WHAT YOU SHOULD DO. Can you write out all of the material below, word for word?

━━━━━━━━

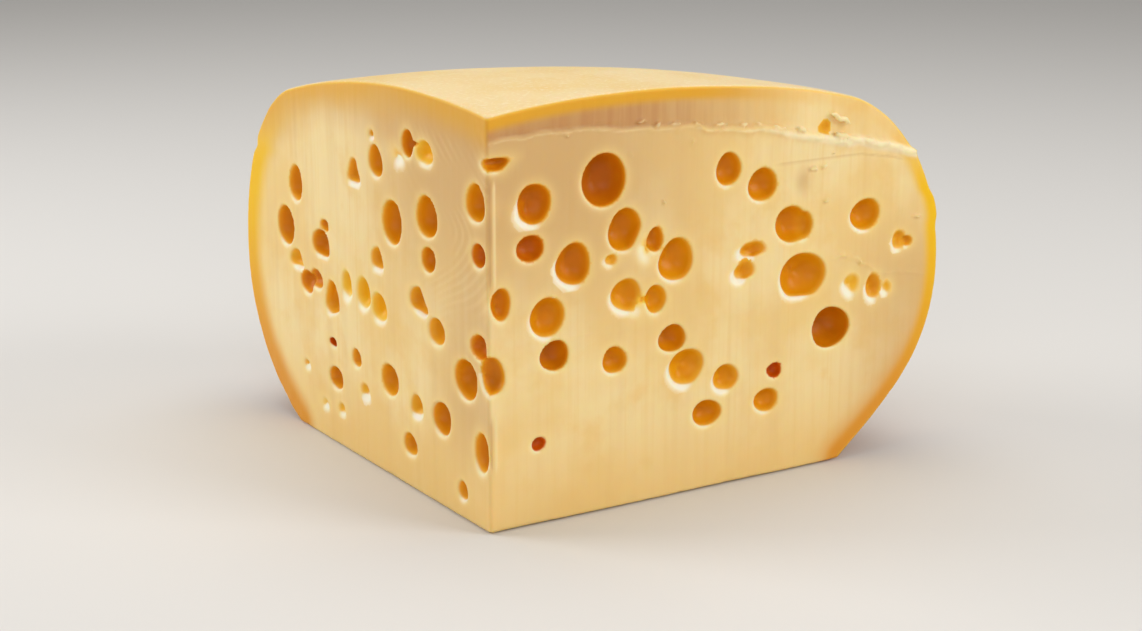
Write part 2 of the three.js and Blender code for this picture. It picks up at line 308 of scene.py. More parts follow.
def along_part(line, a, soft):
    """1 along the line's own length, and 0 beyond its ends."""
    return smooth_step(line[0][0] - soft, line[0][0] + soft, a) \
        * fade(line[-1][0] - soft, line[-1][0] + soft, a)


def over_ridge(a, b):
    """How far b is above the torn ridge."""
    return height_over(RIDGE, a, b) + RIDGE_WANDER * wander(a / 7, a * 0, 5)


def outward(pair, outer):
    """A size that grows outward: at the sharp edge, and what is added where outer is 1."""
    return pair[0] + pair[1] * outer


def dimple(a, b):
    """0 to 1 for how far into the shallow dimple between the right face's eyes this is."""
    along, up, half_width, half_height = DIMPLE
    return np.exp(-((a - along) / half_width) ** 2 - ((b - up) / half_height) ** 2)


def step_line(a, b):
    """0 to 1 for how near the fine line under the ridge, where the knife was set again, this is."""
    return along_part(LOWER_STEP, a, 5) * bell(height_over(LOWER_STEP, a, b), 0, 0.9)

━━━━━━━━

WORKED SOLUTION.
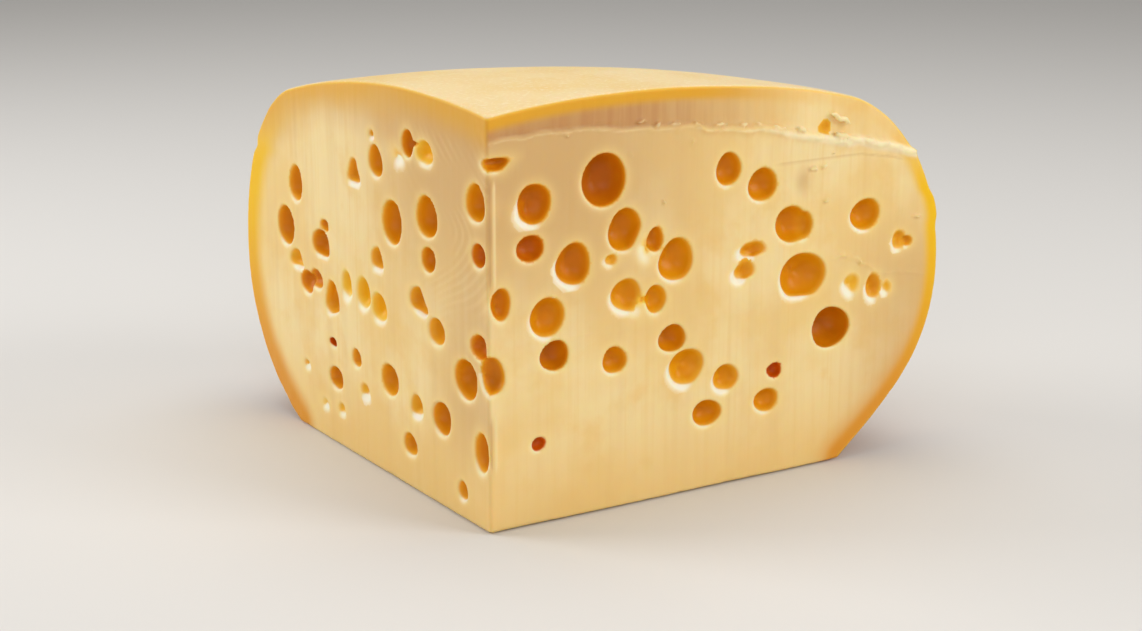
Write part 2 of the three.js and Blender code for this picture. It picks up at line 308 of scene.py. More parts follow.
def along_part(line, a, soft):
    """1 along the line's own length, and 0 beyond its ends."""
    return smooth_step(line[0][0] - soft, line[0][0] + soft, a) \
        * fade(line[-1][0] - soft, line[-1][0] + soft, a)


def over_ridge(a, b):
    """How far b is above the torn ridge."""
    return height_over(RIDGE, a, b) + RIDGE_WANDER * wander(a / 7, a * 0, 5)


def outward(pair, outer):
    """A size that grows outward: at the sharp edge, and what is added where outer is 1."""
    return pair[0] + pair[1] * outer


def dimple(a, b):
    """0 to 1 for how far into the shallow dimple between the right face's eyes this is."""
    along, up, half_width, half_height = DIMPLE
    return np.exp(-((a - along) / half_width) ** 2 - ((b - up) / half_height) ** 2)


def step_line(a, b):
    """0 to 1 for how near the fine line under the ridge, where the knife was set again, this is."""
    return along_part(LOWER_STEP, a, 5) * bell(height_over(LOWER_STEP, a, b), 0, 0.9)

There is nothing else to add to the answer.